Commercial galleries are businesses, but they are also members of the arts and cultural community. As such, they need to be held to a higher standard.
I didn’t have any expectations of the commercial galleries themselves once they saw the post. It simply felt like the right thing to do: unveiling the findings that confirmed what we intuitively knew. I do wonder, though: If galleries rectify their artist rosters to be more inclusive in the future, will their actions, moving forward, ever be seen as sincere? Personally, I want to be optimistic. I have to be optimistic because any other view is bleak and will wear me down. Ultimately, I hope any gestures that follow from galleries in the months to come are not short-lived and that they, instead, are part of a greater push toward real inclusivity for many who have always been held back. As Lauren Wetmore put it recently in a Momus podcast, “without a follow-up conversation, the implication of the solution is just, ‘Okay get those numbers up.’” And that’s not enough.
Here’s what some real change would look like: more BIPOC artists getting representation in commercial galleries, without it being an act of tokenism; more BIPOC artists having solo shows; and more galleries working with BIPOC collectors. And I’d love to see galleries giving back to the communities that they are often responsible for gentrifying. Commercial galleries are businesses but they are also members of the arts and cultural community. And as members of those communities, they need to be held to a higher standard of inclusiveness and promotion of equity than they have been previously.

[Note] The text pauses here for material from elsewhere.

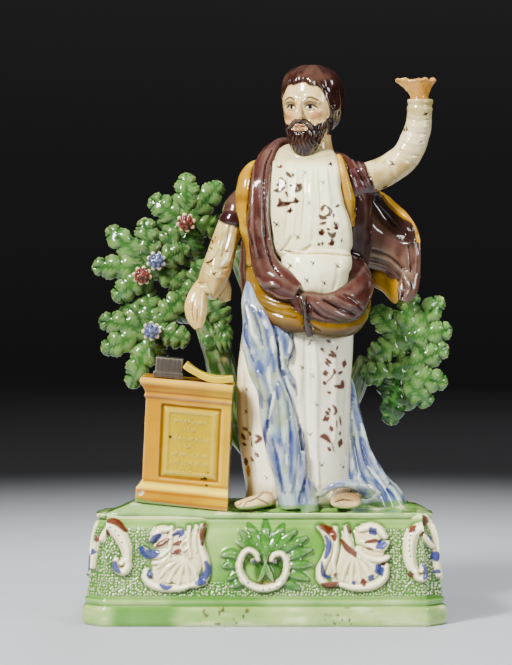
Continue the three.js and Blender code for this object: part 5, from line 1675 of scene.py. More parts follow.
def head_piece():
    skull = from_head(sweep(SKULL_STATIONS, 90, 70))
    hair = from_head(sweep(HAIR_STATIONS, 100, 80, swell=lambda a, s: 1 + 0.012 * np.cos(13 * a + 5 * s)))
    beard = from_head(sweep(BEARD_STATIONS, 80, 60, swell=lambda a, s: 1 + 0.02 * np.cos(17 * a + 9 * s)))
    nose = from_head(sweep(NOSE_STATIONS, 32, 36))
    neck = sweep(NECK_STATIONS, 64, 40)
    piece = moulded("head", [skull, hair, beard, nose, neck], 0.44, 3)
    spots = places(piece)
    local = to_head(spots)
    out = facings(piece)
    face = local[:, [0, 2]]
    ahead = soft_step(-(out[:, 1] * math.cos(HEAD_TURN) - out[:, 0] * math.sin(HEAD_TURN)), 0.1, 0.6)
    bearing = np.degrees(np.arctan2(local[:, 0], -local[:, 1]))
    turned = np.abs(bearing)
    up = local[:, 2]
    hairline = np.interp(turned, *HAIRLINE)
    hairline += 0.9 * np.sin(bearing * 0.16 + 1)
    beard_top = np.interp(turned, *BEARD_TOP)
    neck_low = np.interp(turned, *NECK_LOW)
    is_hair = soft_step(up - hairline, -0.4, 0.5) * (up > -15)
    is_beard = soft_step(beard_top - up, -0.3, 0.6) * (turned < 84) * (up > neck_low)
    moustache = np.max([touch(face, line, 4.8, 0.3) for line in MOUSTACHE], axis=0)
    moustache = soft_step(moustache, 0.05, 0.35) * ahead
    under_chin = soft_step(-out[:, 2], 0.55, 0.8) * (up < -20)
    is_beard = np.maximum(is_beard * (1 - under_chin), moustache)
    brown = np.maximum(is_hair, is_beard)
    lift = lifted(face, FACE_FORMS, 0.35) * ahead
    locks = np.sin(np.arctan2(local[:, 0], local[:, 1]) * 17 + 0.5 * np.sin(up * 0.5) * 2.5 + up * 0.12)
    crimped = np.sin(local[:, 0] * 2.6 + 1.3 * np.sin(up * 0.9)) * np.sin(up * 0.55 + local[:, 0] * 0.4)
    fringe = np.exp(-((up - hairline - 2.2) / 2.4) ** 2) * (turned < 75)
    tuft = np.sin(bearing * 0.30)
    lift += is_hair * (0.10 * locks + 0.6 * fringe * (1 + 0.8 * tuft))
    lift += is_beard * (0.24 * crimped + 0.3)
    spots = spots + out * lift[:, None]
    spots = softened(piece, spots, 0.35, 1)
    broad = cloudy(spots, 8, 3, 51)
    mirrored = np.column_stack([np.abs(face[:, 0]), face[:, 1]])
    cheek = touch(mirrored, [(7.6, -4.6), (9.4, -3.4)], 8.0)
    socket = touch(mirrored, [(4.0, 3.6), (8.8, 3.6)], 5.0)
    lips = np.maximum(touch(face, [(-2.6, -10), (2.6, -10)], 2.2), touch(face, [(-2, -12), (2, -12)], 2.4))
    eye = np.hypot((np.abs(face[:, 0]) - EYE_ASIDE) / 2.7, (face[:, 1] - 0.75) / 1.35)
    paint = dipped(
        FACE_SKIN, spots,
        ((206, 170, 112), 0.6 * soft_step(-broad, 0, 0.7)),
        ((238, 222, 184), 0.6 * soft_step(touch(face, [(-5, 9), (0, 10.5), (5, 9)], 12), 0, 0.8)),
        # Painted shade on the neck under the beard.
        ((196, 176, 124), 0.7 * soft_step(-18 - up, 0, 4)),
        ((208, 142, 92), 0.7 * soft_step(cheek, 0, 0.9) * ahead),
        # Painted shade in the eye sockets.
        ((158, 136, 74), 0.75 * soft_step(socket, 0, 0.8) * ahead),
        ((176, 98, 72), 0.75 * soft_step(lips, 0.05, 0.6) * ahead * (1 - is_beard)),
        ((92, 48, 38), 0.8 * soft_step(touch(face, [(-3, -10.9), (3, -10.9)], 1.1), 0.1, 0.6) * ahead),
        ((238, 232, 208), 0.9 * soft_step(1 - eye, 0, 0.3) * ahead))
    for lines, color, share, taper, edge in FACE_STROKES:
        for width, _, line in lines:
            near = soft_step(touch(face, line, width, taper), 0, edge)
            paint = brushed(paint, (color, share * near * ahead))
    iris = np.hypot(np.abs(face[:, 0]) - EYE_ASIDE, face[:, 1] - 0.95)
    paint = brushed(paint, ((58, 36, 20), soft_step(1.45 - iris, 0, 0.35) * ahead))
    fine = hollows(piece, 6)
    hair_paint = dipped(
        HAIR_BROWN, spots,
        ((118, 92, 80), 0.7 * soft_step(broad, 0.0, 0.7)),
        ((54, 30, 32), 0.8 * soft_step(-broad, 0.1, 0.7)),
        ((52, 32, 30), 0.55 * is_beard),
        ((34, 20, 20), 0.7 * soft_step(fine, 0.02, 0.2)),
        ((104, 80, 68), 0.5 * soft_step(-fine, 0.05, 0.25) * is_beard))
    paint = paint + (hair_paint - paint) * np.clip(brown, 0, 1)[:, None]
    fired(piece, paint, fine, "head_glaze", thin=0.15, thick=0.45, wave=0.25, mottle=0.08, speck=0.3)
    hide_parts("head")
    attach(piece, "root")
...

At this time, all allies need to look at their own communities and industries for accountability. There are real reasons to feel optimistic. I have already seen the ripple effect on social media, but I hope to start seeing real change in real life. I have never before seen such solidarity in the Toronto arts community. And I do hope this momentum keeps going and growing. This is not a fad, this is not a temporary uproar. This is the boiling point. People want change, they demand it, and they won’t stop until this vision is fulfilled.